Exercise brief —
Transcribe word for word only the span whose first line is the one with "Reconstruct the object" and whose last line is the one with "flange_over = 75; // [50:5:110]"; both of those lines belong to it.

Records to process —
*-*-*

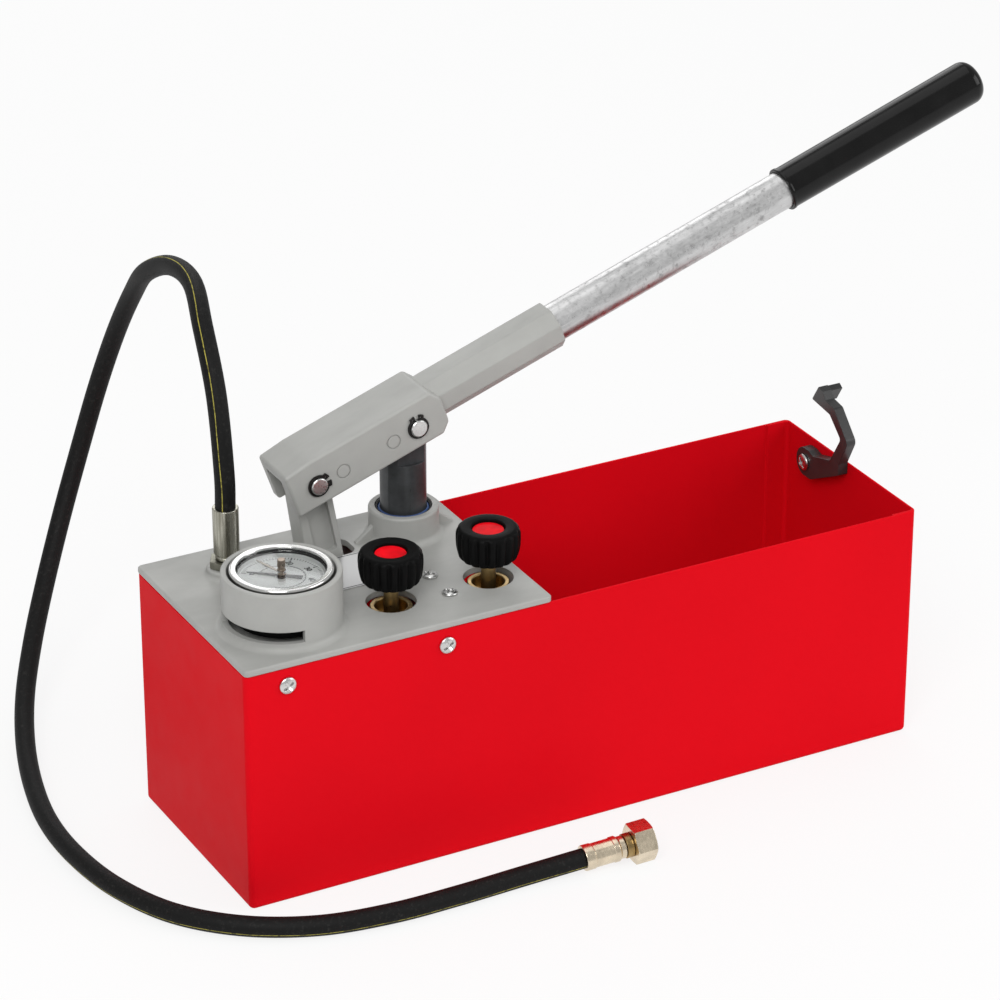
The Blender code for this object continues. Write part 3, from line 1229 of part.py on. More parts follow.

*-*-*

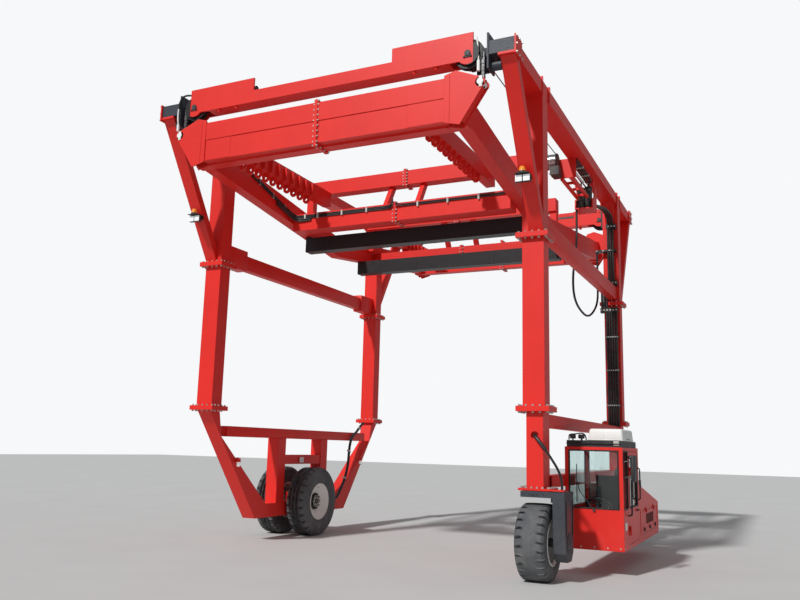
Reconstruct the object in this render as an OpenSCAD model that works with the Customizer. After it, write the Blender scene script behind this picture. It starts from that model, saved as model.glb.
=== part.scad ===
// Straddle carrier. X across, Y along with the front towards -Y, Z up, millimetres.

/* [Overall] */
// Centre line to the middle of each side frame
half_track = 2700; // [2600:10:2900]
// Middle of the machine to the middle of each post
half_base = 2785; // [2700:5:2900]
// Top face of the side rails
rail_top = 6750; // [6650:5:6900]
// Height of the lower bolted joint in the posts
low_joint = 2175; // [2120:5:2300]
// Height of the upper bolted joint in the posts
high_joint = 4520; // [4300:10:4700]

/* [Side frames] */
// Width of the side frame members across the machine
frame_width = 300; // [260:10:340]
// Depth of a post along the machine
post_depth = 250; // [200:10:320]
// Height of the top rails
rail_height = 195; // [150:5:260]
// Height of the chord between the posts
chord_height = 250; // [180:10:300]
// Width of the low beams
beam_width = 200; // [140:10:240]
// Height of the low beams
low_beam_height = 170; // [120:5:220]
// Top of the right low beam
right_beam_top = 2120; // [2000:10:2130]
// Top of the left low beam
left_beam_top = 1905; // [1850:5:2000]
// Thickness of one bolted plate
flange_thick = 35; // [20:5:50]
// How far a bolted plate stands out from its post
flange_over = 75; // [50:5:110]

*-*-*

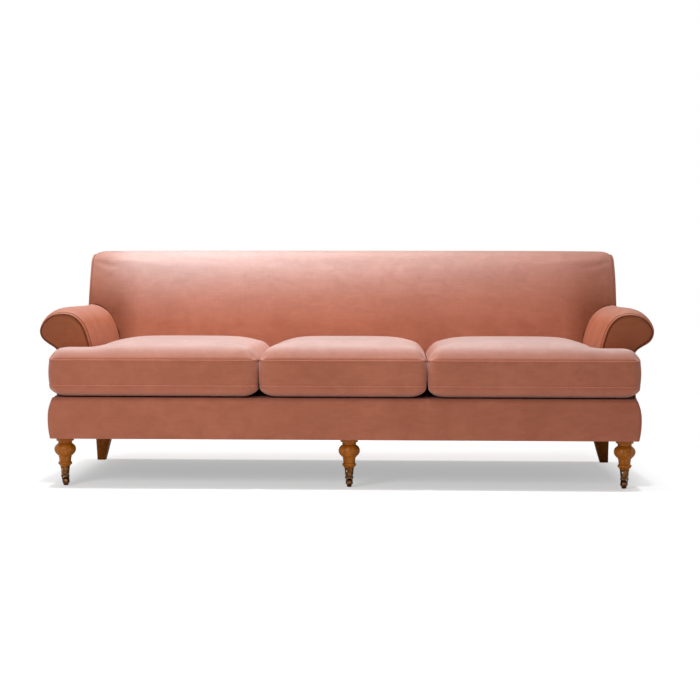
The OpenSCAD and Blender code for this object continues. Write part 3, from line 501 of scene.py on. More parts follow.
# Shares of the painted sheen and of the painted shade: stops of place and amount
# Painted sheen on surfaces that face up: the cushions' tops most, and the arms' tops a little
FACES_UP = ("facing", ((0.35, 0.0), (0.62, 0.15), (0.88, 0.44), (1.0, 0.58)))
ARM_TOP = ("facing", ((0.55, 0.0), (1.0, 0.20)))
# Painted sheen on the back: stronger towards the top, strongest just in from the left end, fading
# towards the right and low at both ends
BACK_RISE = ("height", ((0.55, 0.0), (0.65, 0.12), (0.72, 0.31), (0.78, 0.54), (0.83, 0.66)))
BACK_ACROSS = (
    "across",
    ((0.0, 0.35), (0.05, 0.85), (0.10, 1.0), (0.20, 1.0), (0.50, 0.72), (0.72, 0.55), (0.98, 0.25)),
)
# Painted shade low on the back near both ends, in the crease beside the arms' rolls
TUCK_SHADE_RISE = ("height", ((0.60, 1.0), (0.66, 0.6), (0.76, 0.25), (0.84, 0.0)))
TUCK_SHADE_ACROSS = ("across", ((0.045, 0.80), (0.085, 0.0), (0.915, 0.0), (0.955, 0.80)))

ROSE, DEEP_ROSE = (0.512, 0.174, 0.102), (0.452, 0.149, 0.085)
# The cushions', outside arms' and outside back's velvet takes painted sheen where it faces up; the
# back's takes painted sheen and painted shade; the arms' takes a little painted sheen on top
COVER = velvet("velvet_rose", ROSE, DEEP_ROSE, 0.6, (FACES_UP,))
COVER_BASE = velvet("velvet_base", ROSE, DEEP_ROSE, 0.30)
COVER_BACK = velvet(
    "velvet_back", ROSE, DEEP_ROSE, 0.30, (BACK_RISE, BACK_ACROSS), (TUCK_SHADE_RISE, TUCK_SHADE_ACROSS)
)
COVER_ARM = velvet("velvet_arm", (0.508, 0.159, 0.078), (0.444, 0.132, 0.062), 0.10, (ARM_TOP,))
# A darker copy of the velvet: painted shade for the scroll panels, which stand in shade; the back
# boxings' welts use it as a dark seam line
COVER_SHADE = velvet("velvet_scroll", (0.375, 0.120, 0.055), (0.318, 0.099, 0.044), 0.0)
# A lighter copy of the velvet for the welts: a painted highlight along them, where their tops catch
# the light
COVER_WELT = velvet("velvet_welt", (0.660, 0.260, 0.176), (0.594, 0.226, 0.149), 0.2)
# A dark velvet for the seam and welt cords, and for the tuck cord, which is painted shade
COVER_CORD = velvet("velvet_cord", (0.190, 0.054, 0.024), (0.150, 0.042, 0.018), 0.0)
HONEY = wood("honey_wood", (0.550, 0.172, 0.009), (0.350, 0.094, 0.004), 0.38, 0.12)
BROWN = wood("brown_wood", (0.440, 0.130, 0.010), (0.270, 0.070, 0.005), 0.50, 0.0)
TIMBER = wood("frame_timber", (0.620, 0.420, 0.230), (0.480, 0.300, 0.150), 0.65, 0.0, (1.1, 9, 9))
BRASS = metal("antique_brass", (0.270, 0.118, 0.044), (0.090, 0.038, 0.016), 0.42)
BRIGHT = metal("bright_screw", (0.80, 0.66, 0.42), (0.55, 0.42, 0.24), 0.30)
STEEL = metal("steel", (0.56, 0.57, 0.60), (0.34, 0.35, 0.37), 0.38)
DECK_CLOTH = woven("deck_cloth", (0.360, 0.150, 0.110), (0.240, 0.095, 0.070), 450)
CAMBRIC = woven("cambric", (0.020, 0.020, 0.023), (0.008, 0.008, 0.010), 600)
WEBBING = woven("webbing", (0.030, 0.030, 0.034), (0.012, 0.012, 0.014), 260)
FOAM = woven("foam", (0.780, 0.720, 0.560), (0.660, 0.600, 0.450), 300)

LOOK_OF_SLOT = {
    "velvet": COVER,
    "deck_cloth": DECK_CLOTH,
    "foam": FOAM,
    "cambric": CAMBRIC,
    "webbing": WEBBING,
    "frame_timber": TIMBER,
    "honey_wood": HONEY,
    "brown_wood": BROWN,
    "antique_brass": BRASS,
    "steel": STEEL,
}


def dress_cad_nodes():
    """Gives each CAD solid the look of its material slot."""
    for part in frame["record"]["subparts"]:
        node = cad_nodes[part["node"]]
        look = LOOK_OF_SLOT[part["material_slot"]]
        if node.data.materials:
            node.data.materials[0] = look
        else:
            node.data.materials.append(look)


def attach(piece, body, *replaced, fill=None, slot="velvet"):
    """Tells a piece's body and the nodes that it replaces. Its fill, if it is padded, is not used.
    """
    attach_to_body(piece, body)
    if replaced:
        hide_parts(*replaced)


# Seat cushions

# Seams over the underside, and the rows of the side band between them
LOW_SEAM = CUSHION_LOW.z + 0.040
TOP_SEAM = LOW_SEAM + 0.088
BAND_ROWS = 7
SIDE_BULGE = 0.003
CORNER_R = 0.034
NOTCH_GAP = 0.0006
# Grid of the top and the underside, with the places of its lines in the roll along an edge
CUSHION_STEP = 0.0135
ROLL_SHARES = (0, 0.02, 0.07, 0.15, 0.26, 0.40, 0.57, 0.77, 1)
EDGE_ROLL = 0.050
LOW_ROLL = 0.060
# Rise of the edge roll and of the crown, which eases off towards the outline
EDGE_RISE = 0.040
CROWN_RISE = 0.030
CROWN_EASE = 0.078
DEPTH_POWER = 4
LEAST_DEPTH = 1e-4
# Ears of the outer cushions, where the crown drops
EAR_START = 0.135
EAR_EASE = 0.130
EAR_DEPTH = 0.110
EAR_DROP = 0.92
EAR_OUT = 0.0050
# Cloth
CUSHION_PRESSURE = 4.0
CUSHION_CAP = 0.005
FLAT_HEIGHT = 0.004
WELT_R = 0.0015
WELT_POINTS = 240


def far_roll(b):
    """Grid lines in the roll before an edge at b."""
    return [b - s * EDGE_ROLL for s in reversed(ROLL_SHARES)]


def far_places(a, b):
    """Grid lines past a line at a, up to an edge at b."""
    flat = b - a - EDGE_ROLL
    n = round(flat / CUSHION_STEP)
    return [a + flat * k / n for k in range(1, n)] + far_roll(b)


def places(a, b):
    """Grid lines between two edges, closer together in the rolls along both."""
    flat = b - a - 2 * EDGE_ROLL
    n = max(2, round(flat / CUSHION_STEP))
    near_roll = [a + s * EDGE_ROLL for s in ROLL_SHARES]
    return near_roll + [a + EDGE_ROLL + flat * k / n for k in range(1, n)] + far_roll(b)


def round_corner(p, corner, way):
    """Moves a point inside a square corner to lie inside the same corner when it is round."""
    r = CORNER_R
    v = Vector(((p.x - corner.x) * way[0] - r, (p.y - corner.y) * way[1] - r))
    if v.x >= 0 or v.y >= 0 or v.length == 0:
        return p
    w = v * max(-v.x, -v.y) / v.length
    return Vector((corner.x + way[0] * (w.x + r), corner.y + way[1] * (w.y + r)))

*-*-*

Expected answer —
Reconstruct the object in this render as an OpenSCAD model that works with the Customizer. After it, write the Blender scene script behind this picture. It starts from that model, saved as model.glb.
=== part.scad ===
// Straddle carrier. X across, Y along with the front towards -Y, Z up, millimetres.

/* [Overall] */
// Centre line to the middle of each side frame
half_track = 2700; // [2600:10:2900]
// Middle of the machine to the middle of each post
half_base = 2785; // [2700:5:2900]
// Top face of the side rails
rail_top = 6750; // [6650:5:6900]
// Height of the lower bolted joint in the posts
low_joint = 2175; // [2120:5:2300]
// Height of the upper bolted joint in the posts
high_joint = 4520; // [4300:10:4700]

/* [Side frames] */
// Width of the side frame members across the machine
frame_width = 300; // [260:10:340]
// Depth of a post along the machine
post_depth = 250; // [200:10:320]
// Height of the top rails
rail_height = 195; // [150:5:260]
// Height of the chord between the posts
chord_height = 250; // [180:10:300]
// Width of the low beams
beam_width = 200; // [140:10:240]
// Height of the low beams
low_beam_height = 170; // [120:5:220]
// Top of the right low beam
right_beam_top = 2120; // [2000:10:2130]
// Top of the left low beam
left_beam_top = 1905; // [1850:5:2000]
// Thickness of one bolted plate
flange_thick = 35; // [20:5:50]
// How far a bolted plate stands out from its post
flange_over = 75; // [50:5:110]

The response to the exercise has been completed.